### BRIEF
Write out, precisely and in full, each line of the material.

### DATASET SECTION
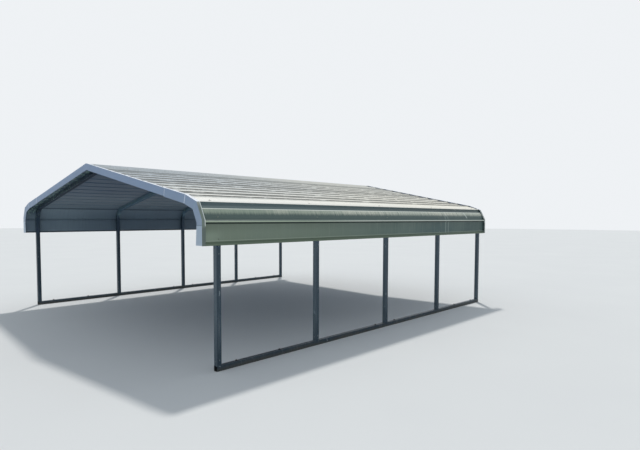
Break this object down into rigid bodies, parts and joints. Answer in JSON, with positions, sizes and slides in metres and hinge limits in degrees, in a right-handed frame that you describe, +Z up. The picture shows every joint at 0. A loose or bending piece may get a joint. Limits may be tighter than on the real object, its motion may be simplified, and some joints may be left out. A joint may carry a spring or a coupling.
{
  "type": "open carport",
  "caption": "Free-standing steel carport, open all round: square-tube frames on base rails under a low gable roof of lengthwise ribbed sheets that bend down over the eaves.",
  "frame": {"origin": "middle of the footprint at the floor, on the underside of the base rails", "axes": "+X to the right side seen from the front, +Y from the front end to the rear end along the ridge, +Z up"},
  "size_m": [5.6362, 6.2572, 2.3171],
  "materials": {
    "rail_tube": "galvanized square tube, weathered, dirty where it meets the ground",
    "leg_tube": "galvanized square tube, dull grey",
    "bow_tube": "galvanized square tube, dull grey",
    "inner_tube": "galvanized inner tube, hidden inside the frame tubes",
    "roof_sheet": "pale painted ribbed sheet, weathered, green-grey film towards the eaves",
    "end_trim": "white painted folded sheet, slightly soiled"
  },
  "bodies": {
    "root": {"base_rail_left": "rail_tube", "base_rail_right": "rail_tube", "leg_stubs": "inner_tube", "leg_sleeves": "inner_tube", "peak_sleeves": "inner_tube", "leg_left_1": "leg_tube", "leg_left_2": "leg_tube", "leg_left_3": "leg_tube", "leg_left_4": "leg_tube", "leg_left_5": "leg_tube", "leg_right_1": "leg_tube", "leg_right_2": "leg_tube", "leg_right_3": "leg_tube", "leg_right_4": "leg_tube", "leg_right_5": "leg_tube", "bow_left_1": "bow_tube", "bow_left_2": "bow_tube", "bow_left_3": "bow_tube", "bow_left_4": "bow_tube", "bow_left_5": "bow_tube", "bow_right_1": "bow_tube", "bow_right_2": "bow_tube", "bow_right_3": "bow_tube", "bow_right_4": "bow_tube", "bow_right_5": "bow_tube", "roof_sheet_ridge": "roof_sheet", "roof_sheet_left_upper": "roof_sheet", "roof_sheet_left_middle": "roof_sheet", "roof_sheet_left_eave": "roof_sheet", "roof_sheet_right_upper": "roof_sheet", "roof_sheet_right_middle": "roof_sheet", "roof_sheet_right_eave": "roof_sheet", "trim_front_left_slope": "end_trim", "trim_front_left_eave": "end_trim", "trim_front_right_slope": "end_trim", "trim_front_right_eave": "end_trim", "trim_rear_left_slope": "end_trim", "trim_rear_left_eave": "end_trim", "trim_rear_right_slope": "end_trim", "trim_rear_right_eave": "end_trim"}
  },
  "joints": []
}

### WRITTEN RESPONSE
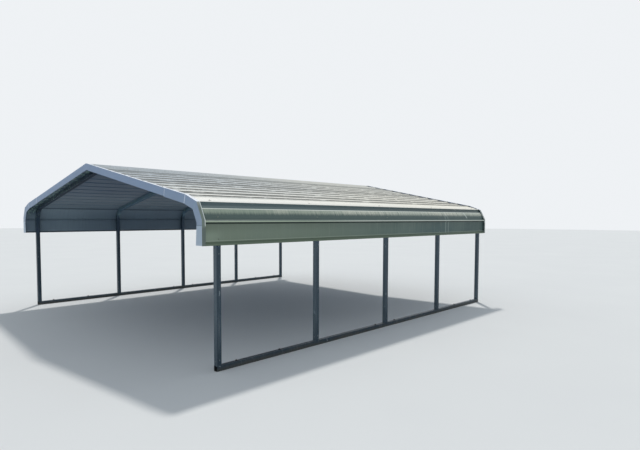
Break this object down into rigid bodies, parts and joints. Answer in JSON, with positions, sizes and slides in metres and hinge limits in degrees, in a right-handed frame that you describe, +Z up. The picture shows every joint at 0. A loose or bending piece may get a joint. Limits may be tighter than on the real object, its motion may be simplified, and some joints may be left out. A joint may carry a spring or a coupling.
{
  "type": "open carport",
  "caption": "Free-standing steel carport, open all round: square-tube frames on base rails under a low gable roof of lengthwise ribbed sheets that bend down over the eaves.",
  "frame": {"origin": "middle of the footprint at the floor, on the underside of the base rails", "axes": "+X to the right side seen from the front, +Y from the front end to the rear end along the ridge, +Z up"},
  "size_m": [5.6362, 6.2572, 2.3171],
  "materials": {
    "rail_tube": "galvanized square tube, weathered, dirty where it meets the ground",
    "leg_tube": "galvanized square tube, dull grey",
    "bow_tube": "galvanized square tube, dull grey",
    "inner_tube": "galvanized inner tube, hidden inside the frame tubes",
    "roof_sheet": "pale painted ribbed sheet, weathered, green-grey film towards the eaves",
    "end_trim": "white painted folded sheet, slightly soiled"
  },
  "bodies": {
    "root": {"base_rail_left": "rail_tube", "base_rail_right": "rail_tube", "leg_stubs": "inner_tube", "leg_sleeves": "inner_tube", "peak_sleeves": "inner_tube", "leg_left_1": "leg_tube", "leg_left_2": "leg_tube", "leg_left_3": "leg_tube", "leg_left_4": "leg_tube", "leg_left_5": "leg_tube", "leg_right_1": "leg_tube", "leg_right_2": "leg_tube", "leg_right_3": "leg_tube", "leg_right_4": "leg_tube", "leg_right_5": "leg_tube", "bow_left_1": "bow_tube", "bow_left_2": "bow_tube", "bow_left_3": "bow_tube", "bow_left_4": "bow_tube", "bow_left_5": "bow_tube", "bow_right_1": "bow_tube", "bow_right_2": "bow_tube", "bow_right_3": "bow_tube", "bow_right_4": "bow_tube", "bow_right_5": "bow_tube", "roof_sheet_ridge": "roof_sheet", "roof_sheet_left_upper": "roof_sheet", "roof_sheet_left_middle": "roof_sheet", "roof_sheet_left_eave": "roof_sheet", "roof_sheet_right_upper": "roof_sheet", "roof_sheet_right_middle": "roof_sheet", "roof_sheet_right_eave": "roof_sheet", "trim_front_left_slope": "end_trim", "trim_front_left_eave": "end_trim", "trim_front_right_slope": "end_trim", "trim_front_right_eave": "end_trim", "trim_rear_left_slope": "end_trim", "trim_rear_left_eave": "end_trim", "trim_rear_right_slope": "end_trim", "trim_rear_right_eave": "end_trim"}
  },
  "joints": []
}